# Eclipse/Subversive: Zugriffsfehler



## tme (17. Aug 2009)

Hallo,

nachdem ich einen neuen Workspace erzeugt habe (um verschleppte Fehler auszuschließen) und das Projekt aus einem anderen Workspace importiert habe, kommt es jetzt bei jedem Speichervorgang zu folgenden Fehlern:

SVN: '0x00000025: Send Notifications' operation finished with error: The resource is inaccessible: /SimplePilot/build/classes/configuration/Global/application.properties.
The resource is inaccessible: /SimplePilot/build/classes/configuration/Global/application.properties.

[OK]

SVN: '0x00000025: Send Notifications' operation finished with error: The resource is inaccessible: /SimplePilot/build/classes/configuration/Global/application.properties.
The resource is inaccessible: /SimplePilot/build/classes/configuration/Global/application.properties.

[OK]

Die Datei existiert im SVN-Repository nicht, ich gehe also davon aus, dass hier die lokale Datei gemeint ist. Diese ist jedoch nicht schreibgeschützt, nicht gelockt (kann unabhängig vom Eclipse problemlos umbenannt werden) und zeigt sonst auch keine weiteren Auffälligkeiten.
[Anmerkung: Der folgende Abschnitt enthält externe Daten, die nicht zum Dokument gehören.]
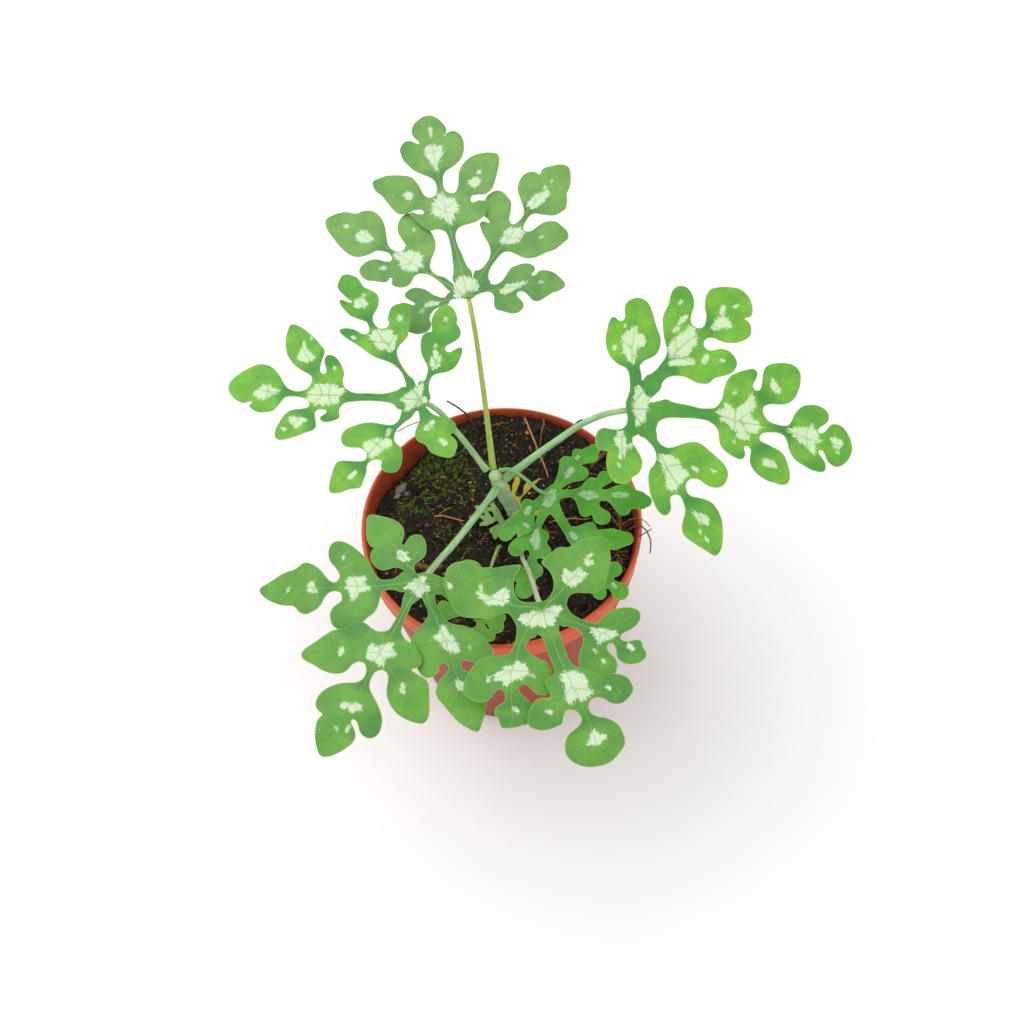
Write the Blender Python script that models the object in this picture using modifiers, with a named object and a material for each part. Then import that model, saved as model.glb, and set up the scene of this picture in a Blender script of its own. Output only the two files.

Ich habe mit TortoiseSVN unabhängig vom Eclipse-Plugin den Status der Datei im Repository geprüft und finde zwischen einer Datei ohne Fehler im selben Verzeichnis und dieser Datei keine Unterschiede in den Eigenschaften.

Ich habe im alten Workspace den Fehler bereits einmal gesehen, dort jedoch mit einer anderen Datei. Hat jemand eine Idee, wie man dieses Problem angehen könnte?

Danke.


----------



## Wildcard (17. Aug 2009)

Vielleicht einfach out-of-sync. Mit F5 Refresh auf der Datei (oder dem Parent Verzeichnis aufrufen)


----------